7. Create different avenues for advocacy.
If you get pushback when you ask for customer referrals, the first step is to back off and give them space. It's not important that you know the exact reason why they're saying no, and you want to be respectful of your relationship.
But once more time has gone by, consider reaching out to them with a different offer to advocate for your company without having to actually refer someone: by writing a review, serving as a case study, or submitting a testimonial.
These lower-effort actions by your customer will still drive potential new leads to your company -- and won't risk your relationship with your customer. Ask them what they would be comfortable sharing, and see if you can find a place for their positive feedback on your website or social channels.
8. Align with your customers' values.
Do your research to learn about what your customers truly value before asking for a referral from them. Then, you can align your incentive or acknowledgement with those values, and you'll be able to give them an idea of the impact they'll have with a referral.
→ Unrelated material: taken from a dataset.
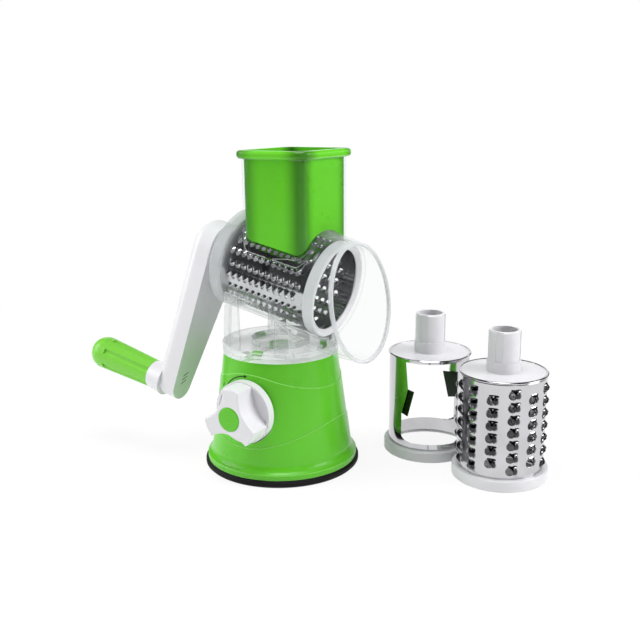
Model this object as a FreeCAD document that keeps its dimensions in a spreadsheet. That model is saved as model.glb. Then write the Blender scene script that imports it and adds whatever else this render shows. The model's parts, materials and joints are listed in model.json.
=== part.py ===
import FreeCAD, Part
import math
import os
import re
import Sketcher

# Rotary cabbage shredder with a suction foot, in millimetres, +Z up.
# The origin is the middle of the suction foot's underside, on the table.
# The drum's mouth points to +X and slopes down, the crank is at -X, the suction knob faces -Y.

os.makedirs("parts", exist_ok=True)
Vector = FreeCAD.Vector
doc = FreeCAD.newDocument("CabbageShredder")

# Driving sizes
SIZES = [
    # clearances
    ("faceGap", 0.3, "between faces of pieces that move past each other"),
    ("runningFit", 0.1, "radial, shaft in its bore"),
    ("seatFit", 0.05, "radial or flat, piece seated in another"),
    ("overcut", 10, "how far cutting shapes reach past the piece"),
    # suction foot
    ("padRadius", 62.5, "rubber foot, outer"),
    ("padThickness", 5.4, "rubber foot, at its rim"),
    ("padLip", 1.4, "rounding of the rubber rim"),
    # base shell
    ("baseTop", 93.4, "height of the base deck"),
    ("padReveal", 1.9, "rubber seen beyond the flange"),
    ("flangeRadius", "=padRadius - padReveal", "foot flange, outer"),
    ("flangeHeight", 4.6, ""),
    ("flareHeight", 5, "hollow curve from flange to cone"),
    ("flareRadius", 7, "radius of that curve"),
    ("coneTopRadius", 46.4, "lowest step's cone, at the deck"),
    ("coneSlope", 0.131, "radius lost per mm of height"),
    ("tierStep", 0.5, "depth of each step of the base"),
    ("upperCrest", 83.9, "top of the upper step, at the front"),
    ("upperBendRadius", 57, "upper step, round part"),
    ("upperFall", 18.4, "upper step, slope of its straight part in degrees"),
    ("lowerCrest", 27.4, "bottom of the lower step, at the front"),
    ("lowerBendRadius", 90, "lower step's arc"),
    ("baseWall", 2.4, ""),
    ("deckThickness", 2.6, ""),
    # suction works
    ("knobHeight", 55.6, "knob axis above the table"),
    ("shaftRadius", 4, "cam shaft"),
    ("camRadius", 6.2, "eccentric on the cam shaft"),
    ("camThrow", 2.12, "offset of the eccentric"),
    ("camHalfLength", 4.6, ""),
    ("camStart", 225, "direction of the eccentric at rest, degrees"),
    ("shaftBack", 13, "shaft's far end behind the middle"),
    ("sleeveRadius", 7, "bearing sleeve inside the base wall"),
    ("sleeveInner", 22, "where the sleeve ends, from the middle"),
    ("ribThickness", 3, "rib that carries the shaft's far end"),
    ("ribHalfWidth", 9, ""),
    ("ribGap", 1.4, "from the eccentric to the rib"),
    ("rodRadius", 3.6, "pull rod"),
    ("rodFlangeRadius", 8, ""),
    ("rodFlangeThickness", 2.6, ""),
    ("yokeHalfDepth", 4, ""),
    ("yokeWall", 3.2, ""),
    ("yokePlay", 0.2, "window over the eccentric"),
    ("plateGap", 1.6, "between pressure plate and wall"),
    ("plateRadius",
     "=coneTopRadius + coneSlope * (baseTop - padThickness - plateThickness)"
     " - 2 * tierStep - baseWall - plateGap",
     "pressure plate"),
    ("plateThickness", 3, ""),
    ("turretRadius", 13, "spring housing on the pressure plate"),
    ("turretHeight", 18, ""),
    ("turretWall", 2.4, ""),
    ("springWire", 1.6, ""),
    ("springRadius", 7, "to the wire's middle"),
    ("springTurns", 4, "whole turns"),
    ("screwEdge", 8.5, "from the plate's edge to its screws"),
    ("screwCircle", "=plateRadius - screwEdge", "pressure plate screws"),
    ("screwRadius", 1.8, ""),
    ("screwHeadRadius", 3.6, ""),
    ("screwLength", 12, ""),
    ("postRadius", 4.4, "screw posts of the base"),
    ("postHeight", 16, ""),
    ("webThickness", 3, "rib from each post to the wall"),
    # suction knob
    ("recessRadius", 25.2, "round recess of the base behind the knob"),
    ("recessSink", 3.75, "depth of the recess at the knob's axis"),
    ("recessDepth", "=coneTopRadius + coneSlope * (baseTop - knobHeight) - recessSink",
     "floor of the recess, from the middle"),
    ("skirtRadius", 24.4, "knob's round skirt"),
    ("skirtReach", 7, "skirt's front edge before the recess floor"),
    ("skirtFront", "=recessDepth + skirtReach", ""),
    ("skirtRim", 2.1, "width of the skirt's raised rim"),
    ("lobeRadius", 23.5, "tips of the three lobes"),
    ("lobeReach", 24.4, "lobes' front before the recess floor"),
    ("lobeFront", "=recessDepth + lobeReach", ""),
    ("scoopRadius", 27.4, "hollow between two lobes"),
    ("scoopNear", 12.5, "hollow's nearest point to the axis"),
    ("scoopReach", 5.2, "hollow's floor before the recess floor"),
    ("scoopFloor", "=recessDepth + scoopReach", ""),
    ("scoopAngle", 25, "direction of the first hollow, degrees"),
    ("knobRound", 1.2, ""),
    ("capRadius", 9.5, "green cap of the knob"),
    ("capThickness", 2, ""),
    ("knobScrewRadius", 1.7, ""),
    ("knobScrewHead", 3.4, ""),
    ("knobScrewLength", 11, ""),
    ("socketReach", 16.4, "end of the shaft before the recess floor"),
    ("knobSocket", "=recessDepth + socketReach", "end of the shaft inside the knob"),
    # twist lock between base and housing
    ("hookStart", -88, "direction of the first hook, degrees"),
    ("hookArc", 12, "length of a hook, degrees"),
    ("twistArc", 18, "turn that frees the housing, degrees"),
    ("arcGap", 1, "spare slot length at each end, degrees"),
    ("hookOuter", 37, ""),
    ("hookNeck", 3, ""),
    ("hookReach", 2.2, "how far a hook reaches over the floor"),
    ("hookHeadHeight", 2.4, ""),
    ("pivotRadius", 9, "locating boss in the middle of the deck"),
    # clear housing
    ("floorRadius", 46.3, ""),
    ("floorThickness", 2.8, ""),
    ("floorLipHeight", 7.4, "rim round the floor"),
    ("clearWall", 2, "wall of the clear moulding"),
    ("legFootOuter", 31.4, "leg's outer edge at the floor, along X"),
    ("legTopOuter", 27.6, "the same, at the barrel"),
    ("legFootInner", 16, ""),
    ("legTopInner", 17.4, ""),
    ("legFace", 34.2, "leg's outside face, along Y"),
    ("legThickness", 2.6, ""),
    ("legReturn", 6.4, "return flange of the leg"),
    ("legTop", 152, "legs are cut here by the barrel"),
    ("drumFrontX", 53, "middle of the drum's front face"),
    ("drumFrontZ", 145.6, ""),
    ("drumTilt", 12.06, "slope of the drum axis, degrees"),
    ("barrelBore", 37.5, ""),
    ("barrelFront", 2, "barrel's reach before the drum"),
    ("barrelRear", 93.5, "barrel's rear face, from the drum's front"),
    ("rearWall", 2.4, ""),
    ("rearCollar", 17, "thrust collar inside the rear wall"),
    ("rearCollarDepth", 2.2, ""),
    ("rimX", 73.4, "middle of the mouth's rim"),
    ("rimZ", 138.5, ""),
    ("rimTilt", 9.3, "lean of the rim's plane, degrees"),
    ("rimRadius", 45.4, ""),
    ("rimBead", 1.3, "rolled edge of the rim"),
    ("bellStart", 46, "where the mouth leaves the barrel, from the drum's front"),
    ("bellMiddle", 26, "where it is nearly full size"),
    ("bellRadius", 43, ""),
    ("bellDrop", 2.6, "middle section's offset below the axis"),
    ("chuteX", 16, "middle of the feed chute"),
    ("chuteHalfX", 28.6, ""),
    ("chuteHalfY", 34.9, ""),
    ("chuteCorner", 9, ""),
    ("chuteWall", 1.4, ""),
    ("chuteTop", 244.2, ""),
    ("chuteFoot", 155, "walls of chute and pusher reach down to here, inside the barrel"),
    # pusher
    ("pusherPlay", 0.4, "between pusher and chute, each side"),
    ("pusherWall", 2.2, ""),
    ("pusherRimHeight", 6, ""),
    ("pusherRimReach", 3.8, "rim beyond the chute's walls"),
    ("pusherRimCorner", 13, ""),
    ("pusherRimRound", 2.4, ""),
    ("pusherOverDrum", 9, "pusher's hollow underside above the steel"),
    # drums
    ("steelRadius", 33.2, ""),
    ("steelThickness", 0.9, ""),
    ("drumLength", 88.2, "front face to cap, drum in use"),
    ("spareLength", 85, "the same, spare drums"),
    ("hubEnd", 117, "front face to the hub's end"),
    ("ringRadius", 37, "white front ring"),
    ("ringHeight", 9, ""),
    ("ringLip", 3, "ring's lip that the steel stands on"),
    ("ringMouth", 34.6, "ring's bore at the front"),
    ("capDiscThickness", 3.4, ""),
    ("rollRadius", 0.9, "rolled steel edge round the cap"),
    ("hubRadius", 12.2, ""),
    ("hubFootRadius", 12.9, ""),
    ("hubFootHeight", 9, ""),
    ("hubBore", 9.6, ""),
    ("hubGrooves", 4, "drive grooves round the hub"),
    ("hubGrooveWidth", 6, ""),
    ("hubGrooveDepth", 0.8, ""),
    ("toothRows", 22, "fine drum, rows round it"),
    ("teethPerRow", 12, ""),
    ("toothPitch", 5.45, ""),
    ("firstTooth", 16.9, "from the drum's front"),
    ("toothTurn", -84, "direction of the first row, degrees"),
    ("toothHeight", 1.9, ""),
    ("toothLength", 3.6, ""),
    ("toothWidth", 2.8, ""),
    ("holeColumns", 13, "coarse drum, columns round it"),
    ("holesPerColumn", 7, ""),
    ("holePitch", 9.9, ""),
    ("firstHole", 15.5, "from the drum's bottom"),
    ("holeTurn", -113.4, "direction of the first column, degrees"),
    ("holeReach", 3.4, "opening before the hood"),
    ("hoodLean", 45, "hoods point this way up from level, degrees"),
    ("hoodLength", 5.2, ""),
    ("hoodHalfWidth", 3, ""),
    ("hoodHeight", 2.5, ""),
    ("hoodWall", 0.6, ""),
    ("windowLow", 14, "slicing drum, window's lower edge"),
    ("windowHigh", 82, "window's upper edge"),
    ("windowHalf", 31.2, "window's half width, across"),
    ("windowTop", 29.6, "cutting side at the top, across"),
    ("windowNotch", 28.5, "cutting side over the blade, across"),
    ("windowTurn", 52, "direction of the first window, degrees"),
    ("windowCorner", 5.5, ""),
    ("bladeLow", 38, "blade's lower end"),
    ("bladeHigh", 60, "blade's upper end"),
    ("bladeSlant", 2, "drop of the blade's ends towards the edge"),
    ("bladeSeat", 3, "part of the blade that lies under the steel"),
    ("bladeReach", 5, "blade beyond the steel"),
    # spare drums on the table
    ("shredderX", 166.2, ""),
    ("shredderY", 56.1, ""),
    ("slicerX", 95.1, ""),
    ("slicerY", 80, ""),
    # crank
    ("armFront", 106.2, "arm's front face, from the drum's front"),
    ("armDepth", 20.7, ""),
    ("armHub", 23.1, "radius round the drum axis"),
    ("armEnd", 11.2, "radius round the grip axis"),
    ("armLength", 116, "between the two axes"),
    ("armLean", 17.6, "lean of the arm, degrees"),
    ("armRound", 9, "rounding of the rear edges"),
    ("armWall", 2.4, ""),
    ("armRearWall", 4, ""),
    ("neckRadius", 19, "collar that meets the barrel"),
    ("coverThickness", 2.2, ""),
    ("coverInset", 1.1, "arm's edge left round the cover"),
    ("markLength", 6, "three slanted marks on the cover"),
    ("markWidth", 0.9, ""),
    ("markDepth", 0.5, ""),
    ("stubRadius", 13.2, "conical stub, at the arm"),
    ("stubEnd", 135.9, ""),
    ("gripStartRadius", 11.6, ""),
    ("gripEndRadius", 13.6, ""),
    ("gripLength", 52.6, "to the round end's middle"),
    ("fluteCount", 6, ""),
    ("fluteRadius", 3.4, ""),
    ("fluteDepth", 1.5, ""),
    ("fluteLength", 47, "open at the arm's end"),
    ("axleRadius", 3, ""),
    ("axleHead", 4.9, ""),
    ("axleHeadLength", 4.4, ""),
    ("axleReach", 40, "axle beyond the stub, to its head"),
]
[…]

For example, if your customers use your product for nonprofit fundraising, or if you know they're personally or professionally invested in advocacy for a cause, you could reward them for referrals with a donation in their name. Simple gestures like this can go a long way toward proving to customers that your relationship is a partnership, not just a business transaction.
9. Exceed expectations.
Word of mouth is one of the most powerful ways to propel referrals for your company. However, it's largely dependent on loyalty, which means that this is something you really have to earn.
If you want to get your customers (or potential customers) raving about your service, you have to delight them.
Go above and beyond for your customers not just by achieving goals with them, but by sharing their content on social media, citing them in your blog content, and proving to be an indispensable resource for them. Then, the case will be made for you why they should tell their network about the great work you do.